يَا أَيُّهَا الَّذِينَ آمَنُوا تُوبُوا إِلَى اللَّهِ تَوْبَةً نَّصُوحًا عَسَى رَبُّكُمْ أَن يُكَفِّرَ عَنكُمْ سَيِّئَاتِكُمْ وَيُدْخِلَكُمْ جَنَّاتٍ تَجْرِي مِن تَحْتِهَا الْأَنْهَارُ يَوْمَ لَا يُخْزِي اللَّهُ النَّبِيَّ وَالَّذِينَ آمَنُوا مَعَهُ نُورُهُمْ يَسْعَى بَيْنَ أَيْدِيهِمْ وَبِأَيْمَانِهِمْ يَقُولُونَ رَبَّنَا أَتْمِمْ لَنَا نُورَنَا وَاغْفِرْ لَنَا إِنَّكَ عَلَى كُلِّ شَيْءٍ قَدِيرٌ

Artinya : “Hai orang-orang yang beriman, bertaubatlah kepada Allah dengan taubatan nasuhaa (taubat yang semurni-murninya). Mudah-mudahan Rabbmu akan menutupi kesalahan-kesalahanmu dan memasukkanmu ke dalam jannah yang mengalir di bawahnya sungai-sungai, pada hari ketika Allah tidak menghinakan Nabi dan orang-orang mukmin yang bersama dia; sedang cahaya mereka memancar di hadapan dan di sebelah kanan mereka, sambil mereka mengatakan: "Ya Rabb Kami, sempurnakanlah bagi Kami cahaya Kami dan ampunilah kami; Sesungguhnya Engkau Maha Kuasa atas segala sesuatu." (QS. At Tahrim : 8)

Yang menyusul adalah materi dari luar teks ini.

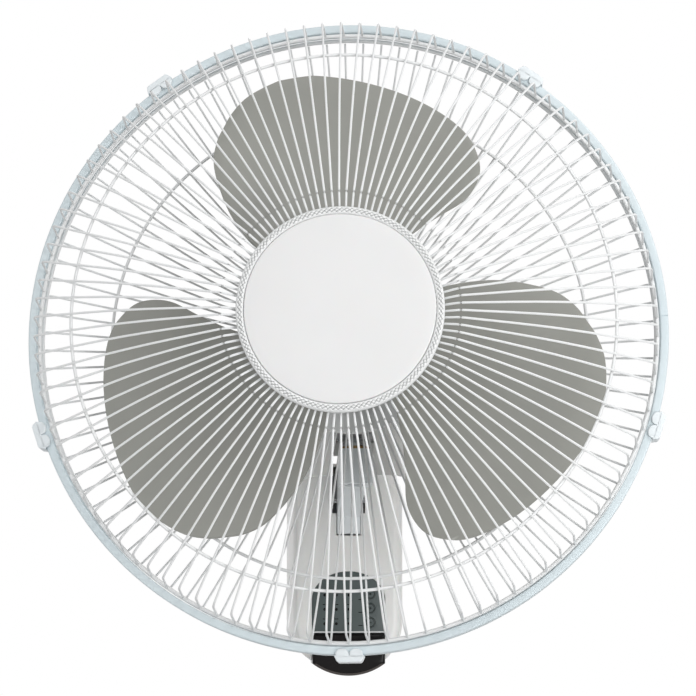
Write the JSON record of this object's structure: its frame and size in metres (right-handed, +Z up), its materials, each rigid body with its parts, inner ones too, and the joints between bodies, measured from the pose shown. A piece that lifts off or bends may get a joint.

Adapun terhadap anak hasil dari perzinahan tersebut maka tidaklah ada kewajiban bagi anda untuk memberikan nafkah kepadanya dikarenakan tidak adanya hubungan nasab antara anak itu dengan anda. Anda bukanlah ayah baginya karena hubungan yang anda lakukan dengan ibu anak itu tidaklah dengan cara-cara yang dibenarkan syari’at.

Kewajiban memberikan nafkah, rumah dan pendidikan anak itu ada pada ibunya dan apabila ibunya tidak memiliki kesanggupan maka nafkahnya diambilkan dari baitul mal negara.

Apabila anda ingin memberikan bantuan keuangan atau sumbangan lainnya kepada anak itu maka diperbolehkan namun bukan menjadi suatu kewajiban. Hal tersebut dilihat dari sisi berbuat baik kepada sesama atau pemberian hadiah untuknya.